REQUIREMENT |
Scan the data below. Pull out each line where "dimensions" occurs.
## START
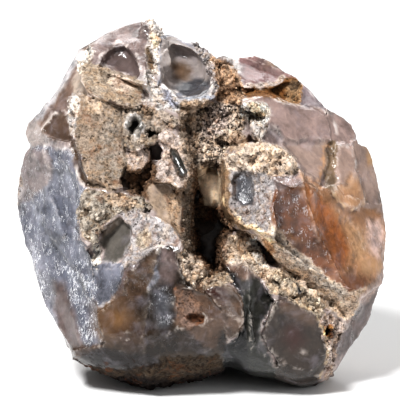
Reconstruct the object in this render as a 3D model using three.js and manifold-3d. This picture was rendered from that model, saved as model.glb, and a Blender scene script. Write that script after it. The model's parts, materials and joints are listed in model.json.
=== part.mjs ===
// A rough agate: a broken nodule of chalcedony, grown through with sandy crust, as wide as a hand.
// Glassy fracture facets, crusty lumps and open pockets stand round one deep hollow in its face, and
// its back is a few plain conchoidal breaks. It is one stone, resting on a small flat underneath.
//
// It is laid out as its face is seen: u runs right and v up across the face, and w comes out of it,
// all in millimetres from the middle. The finished stone is then leaned back and set on its flat.
import * as THREE from 'three';
import { ImprovedNoise } from 'three/addons/math/ImprovedNoise.js';
import { mergeVertices } from 'three/addons/utils/BufferGeometryUtils.js';
import Module from 'manifold-3d';

const wasm = await Module();
wasm.setup();

// ---- Driving dimensions ----
const FRONT_HEIGHT = 33; // how far the face bulges forward of the middle
const BACK_DEPTH = 38; // how far the back bulges behind it
const FRONT_FULLNESS = 2.3; // 2 is a plain ellipsoid, more is boxier
const BACK_FULLNESS = 3.2;
const RIM_SLOPE = 0.15; // the widest line runs forward as it goes down
const BACKING = -10; // solid stone everywhere behind this w, and the floor of the deep hollow
const ROOT = -20; // where ledges are rooted, inside the backing
const POCKET_POINTS = 18; // round the rim of a pocket
const CLEAR_ABOVE = 8; // how far the air of a pocket reaches past its mouth
const FLARE = 0.1; // how much a ledge widens towards its root, per mm of height
const LEAN = THREE.MathUtils.degToRad(12); // the face looks up by this much
const FLOOR = -44.6; // height of the flat underneath, before the stone is set on it
const TRIANGLES = 9500; // for the whole stone
const LONGEST_EDGE = 4; // of a facet, before the stone is roughened
const SPLINTER = 0.05; // a triangle slimmer than this is a splinter
const MOST_TURN = 0.5; // cosine of the most that a facet may turn when its neighbour goes
const SHORT_EDGES_FIRST = 1e-3; // how much sooner a shorter edge goes when the mesh is thinned
const SWELL = { size: 0.7, spacing: 17 }; // gentle unevenness of every surface
const GRAIN = { size: 0.3, spacing: 4.2 }; // and the small roughness on top of it
const FLAKE_RADIUS = 50; // of the shell-shaped hollows in the back
const KNOBBLE = 0.5; // how uneven a lump is, as a share of its size
const KNOBS = 1.7; // and how many bumps fit in half its width
const WELD = 1e-4;

const noise = new ImprovedNoise();

// ---- Making solids ----

// A closed geometry as a manifold-3d solid.
function toSolid(geometry) {
  const bare = geometry.index ? geometry.toNonIndexed() : geometry.clone();
  bare.deleteAttribute('normal');
  bare.deleteAttribute('uv');
  const merged = mergeVertices(bare, WELD);
  const vertProperties = merged.getAttribute('position').array;
  const triVerts = new Uint32Array(merged.index.array);
  return new wasm.Manifold(new wasm.Mesh({ numProp: 3, vertProperties, triVerts }));
}

// A manifold-3d solid as an indexed geometry.
function toGeometry(solid) {
  const mesh = solid.getMesh();
  const positions = new Float32Array(mesh.numVert * 3);
  for (let i = 0; i < mesh.numVert; i += 1) {
    positions.set(mesh.vertProperties.subarray(i * mesh.numProp, i * mesh.numProp + 3), i * 3);
  }
  const geometry = new THREE.BufferGeometry();
  geometry.setAttribute('position', new THREE.BufferAttribute(positions, 3));
  geometry.setIndex(Array.from(mesh.triVerts));
  return geometry;
}

function pointsOf(geometry) {
  const position = geometry.getAttribute('position');
  const at = (i) => new THREE.Vector3().fromBufferAttribute(position, i);
  return Array.from({ length: position.count }, (_, i) => at(i));
}

const joined = (solids) => solids.reduce((sum, solid) => sum.add(solid));

const counterClockwise = (outline) => {
  const points = outline.map(([u, v]) => new THREE.Vector2(u, v));
  return THREE.ShapeUtils.isClockWise(points) ? points.reverse() : points;
};

// The height w over any (u, v) of the plane through three [u, v, w] points.
function planeThrough(face) {
  const [a, b, c] = face.map((point) => new THREE.Vector3(...point));
  const { normal, constant } = new THREE.Plane().setFromCoplanarPoints(a, b, c);
  return (u, v) => -(constant + normal.x * u + normal.y * v) / normal.z;
}

// A closed skin over a stack of rings, lowest first, each counter-clockwise with equally many points.
function loft(rings) {
  const count = rings[0].length;
  const points = rings.flat();
  const index = [];
  for (let ring = 0; ring < rings.length - 1; ring += 1) {
    for (let i = 0; i < count; i += 1) {
      const here = ring * count + i;
      const next = ring * count + ((i + 1) % count);
      index.push(here, next, next + count, here, next + count, here + count);
    }
  }
  const close = (ring, facesUp) => {
    const start = ring * count;
    const middle = points.length;
    const sum = new THREE.Vector3();
    rings[ring].forEach((point) => sum.add(point));
    points.push(sum.divideScalar(count));
    for (let i = 0; i < count; i += 1) {
      const next = start + ((i + 1) % count);
      index.push(...(facesUp ? [middle, start + i, next] : [middle, next, start + i]));
    }
  };
  close(0, false);
  close(rings.length - 1, true);
  return new THREE.BufferGeometry().setFromPoints(points).setIndex(index);
}

// A ledge: an outlined block whose broken top is the plane through three points of it.
function ledge(outline, face) {
  const points = counterClockwise(outline);
  const middle = new THREE.Vector2();
  points.forEach((point) => middle.addScaledVector(point, 1 / points.length));
  const reach = points.reduce((sum, point) => sum + point.distanceTo(middle), 0) / points.length;
  const top = planeThrough(face);
  const options = { depth: 1, bevelEnabled: false };
  const geometry = new THREE.ExtrudeGeometry(new THREE.Shape(points), options);
  const position = geometry.getAttribute('position');
  for (let i = 0; i < position.count; i += 1) {
    const u = position.getX(i);
    const v = position.getY(i);
    if (position.getZ(i) > 0.5) {
      position.setZ(i, top(u, v));
    } else {
      const spread = 1 + (FLARE * (top(u, v) - ROOT)) / reach;
      position.setXYZ(i, middle.x + (u - middle.x) * spread, middle.y + (v - middle.y) * spread, ROOT);
    }
  }
  return toSolid(geometry);
}

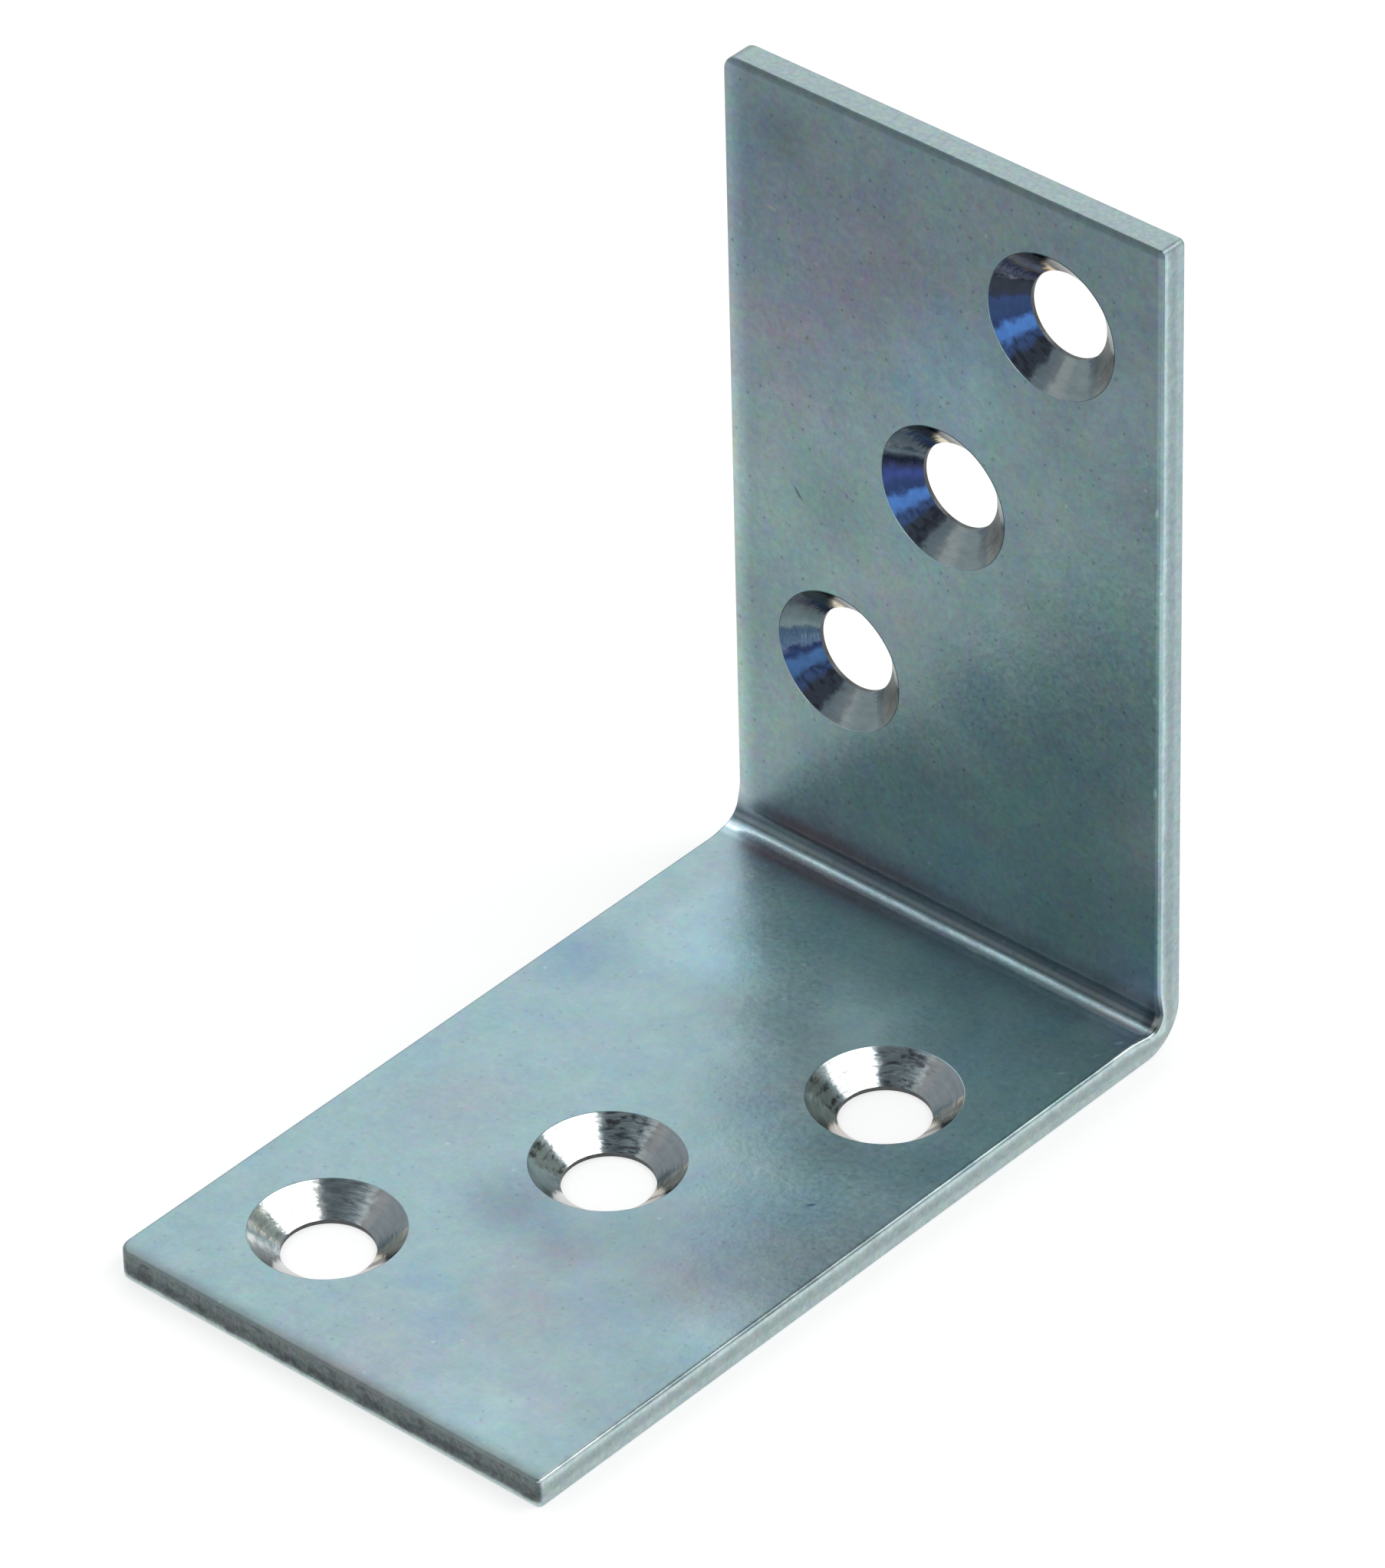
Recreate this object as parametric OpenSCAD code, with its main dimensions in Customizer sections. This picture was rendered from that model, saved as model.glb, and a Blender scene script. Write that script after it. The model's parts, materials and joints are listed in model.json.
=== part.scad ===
// Angle bracket: one strip of zinc plated sheet steel, bent square, with a slanting row of
// countersunk screw holes in each leg.
// X runs along the bend. The base leg lies on Z = 0 and ends towards -Y. The upright leg stands at
// the +Y side, with its back turned to +Y. The origin is the middle of the bracket's footprint.

/* [Strip] */
// Width of the strip
strip_w = 35; // [30:1:80]
// Thickness of the sheet
sheet_t = 2; // [1.5:0.1:3]
// Length of the base leg, from the back of the bracket to the leg's end
base_len = 60; // [50:1:120]
// Height of the upright leg, from the underside of the bracket to the leg's end
upright_len = 60; // [50:1:120]

/* [Edges] */
// Radius of the legs' corners on the -X side
left_corner_r = 1.1; // [0.4:0.1:5]
// Radius of the legs' corners on the +X side
right_corner_r = 0.4; // [0.4:0.1:5]
// Radius of the rolled edge that shearing leaves round the inner faces
edge_r = 0.25; // [0.1:0.05:0.35]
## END
EXERCISE RESULT |
// ---- Driving dimensions ----
Recreate this object as parametric OpenSCAD code, with its main dimensions in Customizer sections. This picture was rendered from that model, saved as model.glb, and a Blender scene script. Write that script after it. The model's parts, materials and joints are listed in model.json.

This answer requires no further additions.